Almost everywhere convergence of ergodic series

We consider ergodic series of the form $\sum _{n=0}^{\infty }a_{n}f(T^{n}x)$, where $f$ is an integrable function with zero mean value with respect to a $T$-invariant measure $\unicode[STIX]{x1D707}$. Under certain conditions on the dynamical system $T$, the invariant measure $\unicode[STIX]{x1D707}$ and the function $f$, we prove that the series converges $\unicode[STIX]{x1D707}$-almost everywhere if and only if $\sum _{n=0}^{\infty }|a_{n}|^{2}<\infty$, and that in this case the sum of the convergent series is exponentially integrable and satisfies a Khintchine-type inequality.
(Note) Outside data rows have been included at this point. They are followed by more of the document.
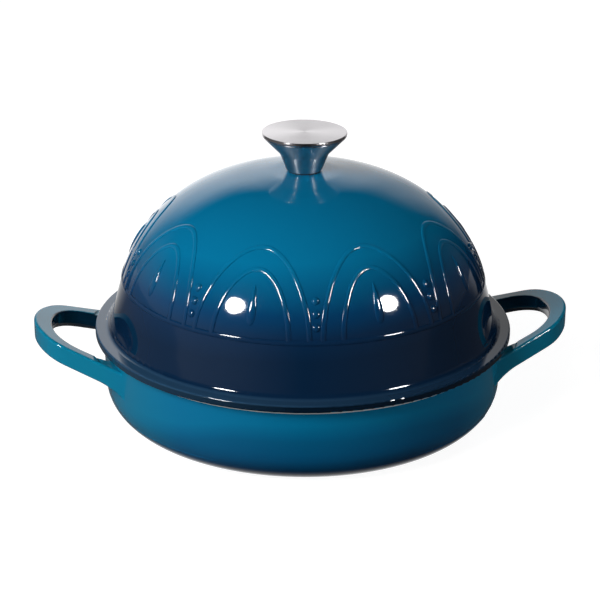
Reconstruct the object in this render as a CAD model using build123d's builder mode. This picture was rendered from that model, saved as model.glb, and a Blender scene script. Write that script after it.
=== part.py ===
from build123d import *
from math import asin, cos, hypot, radians, sin, tan
import os

# An enamelled cast-iron dutch oven: a shallow pan with two loop handles, a tall domed lid
# that sits on the pan's rim by a flat flange, and a flared steel knob held by a screw.
# Sizes are in millimetres and angles in degrees. The origin is the middle of the pan's
# foot, +Z is up, and the two handles lie along X.

# Pan
pan_height = 53.4
rim_diameter = 257.6
pan_wall = 4.5
pan_floor = 5.0
pan_draft = 1.5
pan_corner_radius = 23.0
rim_outer_rounding = 1.5
rim_inner_rounding = 0.8

# Lid
flange_overhang = 5.2
flange_thickness = 4.9
flange_top_rounding = 1.2
flange_bottom_rounding = 1.5
dome_height = 100.9
dome_inset = 14.5
dome_lift = 6.5
dome_fullness = 2.1
skirt_height = 30.7
dome_foot_fillet = 4.0
lid_wall = 4.0
knob_land_diameter = 22.0
lip_depth = 4.0
lip_width = 4.5
lip_clearance = 1.0
lip_rounding = 1.0

# Loop handles, cast with the pan
handle_projection = 43.9
handle_end_radius = 45.8
handle_end_sweep = 36.5
handle_corner_radius = 26.3
handle_flare = 24.2
handle_end_width = 11.3
loop_end_easing = 5.2
loop_end_sweep = 12.3
loop_corner_radius = 28.5
loop_flare = 22.0
handle_slope = 20.0
handle_root_drop = 1.1
handle_depth = 13.0
handle_underside_radius = 36.0
handle_underside_sweep = 58.0
handle_underside_offset = 4.2
handle_top_rounding = 1.5
handle_lower_rounding = 1.5
loop_lower_rounding = 4.5
handle_root_fillet = 14.0
loop_root_fillet = 7.0
handle_bury = 3.0
recess_clearance = 5.5
recess_depth = 2.5
recess_rounding = 2.5

# Knob
knob_diameter = 53.7
knob_foot_diameter = 22.2
knob_height = 24.7
knob_foot_rounding = 1.5
knob_waist_diameter = 31.2
knob_waist_height = 11.2
knob_waist_fillet = 5.0
knob_wall = 1.4
cap_overhang = 0.7
cap_thickness = 2.4
cap_rounding = 0.5
cap_lower_rounding = 0.8
cap_groove_height = 0.4
cap_groove_depth = 1.2
cap_plug_depth = 1.5
cap_plug_clearance = 0.2
insert_diameter = 12.0
insert_chamfer = 0.5
gasket_thickness = 0.8
gasket_inset = 1.2

# Screw and washer inside the dome
screw_diameter = 6.0
screw_clearance = 0.25
thread_clearance = 0.05
screw_grip = 12.0
screw_end_room = 2.0
screw_head_diameter = 12.0
screw_head_height = 3.4
screw_head_rounding = 1.5
screw_slot_width = 1.6
screw_slot_depth = 1.6
washer_diameter = 16.0
washer_thickness = 1.2
washer_rounding = 0.3

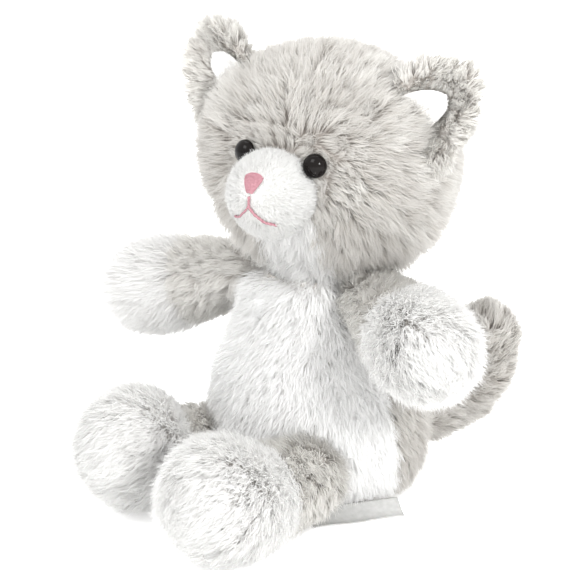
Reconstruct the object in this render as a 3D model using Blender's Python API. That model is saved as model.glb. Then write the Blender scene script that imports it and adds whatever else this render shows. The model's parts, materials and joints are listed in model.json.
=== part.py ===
"""A seated plush cat, 19 cm tall: sewn fur panels over fibre stuffing.

Frame: metres, +Z up, the cat faces -Y and its left side is +X. The origin is the
centre of the flat underside of the seat. Every fur panel is a thin shell whose
outside is the middle of the pile, and the stuffing inside it is a solid.
"""

import math

import bmesh
import bpy
from mathutils import Matrix, Vector

# Driving dimensions, in metres.
SKIN = 0.0015  # backing cloth with its flattened pile
SEAM = 0.0003  # gap between neighbours
PADDING_GAP = 0.0013  # between a skin and the stuffing in it
JOINT_GAP = 0.0009  # around the neck and the muzzle
LIMB_GAP = 0.0016  # around the ball at the root of a limb

# Torso sections from the seat up: height, half width, half depth, centre in Y.
TORSO_SECTIONS = (
    (0.000, 0.0280, 0.0270, 0.0000),
    (0.002, 0.0320, 0.0310, -0.0005),
    (0.007, 0.0360, 0.0350, -0.0010),
    (0.025, 0.0415, 0.0410, -0.0030),
    (0.050, 0.0385, 0.0380, -0.0030),
    (0.072, 0.0310, 0.0300, -0.0010),
    (0.086, 0.0250, 0.0245, 0.0000),
    (0.093, 0.0205, 0.0200, 0.0000),
)
SEAT_RIM = 0.007
TORSO_TOP = 0.093
BELLY_HALF_ANGLE = math.radians(98)  # at the seat
BIB_HALF_ANGLE = math.radians(78)  # at the neck
STUFFING_BASE = 0.008
POUCH_CENTRE = Vector((0, 0, 0.0112))
POUCH_RADII = Vector((0.024, 0.022, 0.0086))

# Head, as an ellipsoid that is flatter in front, in a frame centred on it.
NECK_PIVOT = Vector((0.0015, 0.001, 0.0975))
NECK_BALL = 0.0155
HEAD_CENTRE = Vector((0, 0, 0.0370))  # from the neck pivot
HEAD_WIDTH, HEAD_FRONT, HEAD_BACK, HEAD_HEIGHT = 0.0475, 0.035, 0.042, 0.0415
CROWN_HALF_ANGLE = math.radians(16.5)
HEAD_TURN, HEAD_TILT = math.radians(14), math.radians(5)
MUZZLE_CENTRE = Vector((0, -0.038, -0.0068))
MUZZLE_RADII = Vector((0.017, 0.0165, 0.0165))
MUZZLE_REACH = math.radians(106)

# Safety eyes.
EYE_X, EYE_Z = 0.0150, 0.0055
EYE_RADIUS, EYE_DOME = 0.005, 0.0036
SHANK_RADIUS, SHANK_LENGTH = 0.0015, 0.0075
WASHER_RADIUS, WASHER_THICKNESS, WASHER_DEPTH = 0.0040, 0.001, 0.0030

# Ears, in the plane of the head's width and height.
EAR_BASE_ANGLE = math.radians(61)
EAR_LEAN = math.radians(38)
EAR_HEIGHT, EAR_HALF_WIDTH, EAR_CUP = 0.026, 0.0140, 0.009
EAR_THICKNESS, LINING_THICKNESS, LINING_SHARE = 0.0024, 0.0009, 0.5
LINING_SHIFT = 0.30  # of the half width, from the ear's middle towards the crown

# Arms: pivot, then stations of distance and radius from it.
SHOULDER = Vector((0.0330, -0.004, 0.083))
ARM_FORWARD = {"left": math.radians(23), "right": math.radians(15)}
ARM_DROP = {"left": math.radians(6), "right": math.radians(14)}
ARM_STATIONS = ((0.000, 0.0118), (0.009, 0.0119), (0.020, 0.0142), (0.029, 0.0158))
PAW_STATIONS = ((0.029, 0.0158), (0.041, 0.0175), (0.052, 0.0174))
PAW_END = 0.0165

# Legs: the spine runs forward and turns up at the foot.
HIP = Vector((0.0280, -0.0385, 0.0200))
LEG_SPLAY = {"left": math.radians(2), "right": math.radians(7)}
# The right leg is pushed back into its hip a little and its foot is turned further up.
LEG_STRETCH = {"left": 1.13, "right": 0.86}
FOOT_BEND = {"left": 0.8, "right": 1.35}
THIGH_STATIONS = ((0.000, 0.000, 0.0150), (0.008, 0.000, 0.0150), (0.015, 0.000, 0.0162))
FOOT_STATIONS = (
    (0.015, 0.0000, 0.0162),
    (0.024, 0.0005, 0.0192),
    (0.033, 0.0026, 0.0218),
    (0.040, 0.0066, 0.0220),
)
FOOT_END = 0.0175

# Tail: spine points from its pivot with their radii.
TAIL_ROOT = Vector((0.004, 0.0425, 0.0180))
TAIL_STATIONS = (
    ((0.000, 0.000, 0.000), 0.0095),
    ((0.005, 0.012, 0.001), 0.0105),
    ((0.012, 0.021, 0.008), 0.0118),
    ((0.018, 0.025, 0.019), 0.0124),
    ((0.021, 0.026, 0.032), 0.0118),
)
TAIL_END = 0.0115

# Angles of the rings on the ball at a limb's root, and on its round end.
ROOT_ANGLES = (0, 0.35, 0.75, 1.15)
END_ANGLES = (0.45, 0.9, 1.26, math.pi / 2)

SIDES = {"left": 1, "right": -1}
LABEL_LENGTH, LABEL_THICKNESS = 0.036, 0.0006
LABEL_ANGLE = math.radians(62)  # from the front towards the left
HEAD_SIDES, TORSO_SIDES, LIMB_SIDES, SMALL_SIDES = 20, 22, 12, 10
THREAD = 0.00045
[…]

We also prove that the system $\{f\circ T^{n}\}$ is a Riesz system if and only if the spectral measure of $f$ is absolutely continuous with respect to the Lebesgue measure and the Radon–Nikodym derivative is bounded from above as well as from below by a constant. We check the conditions for Gibbs measures $\unicode[STIX]{x1D707}$ relative to hyperbolic dynamics $T$ and for Hölder functions $f$. An application is given to the study of differentiability of the Weierstrass-type functions $\sum _{n=0}^{\infty }a_{n}f(3^{n}x)$.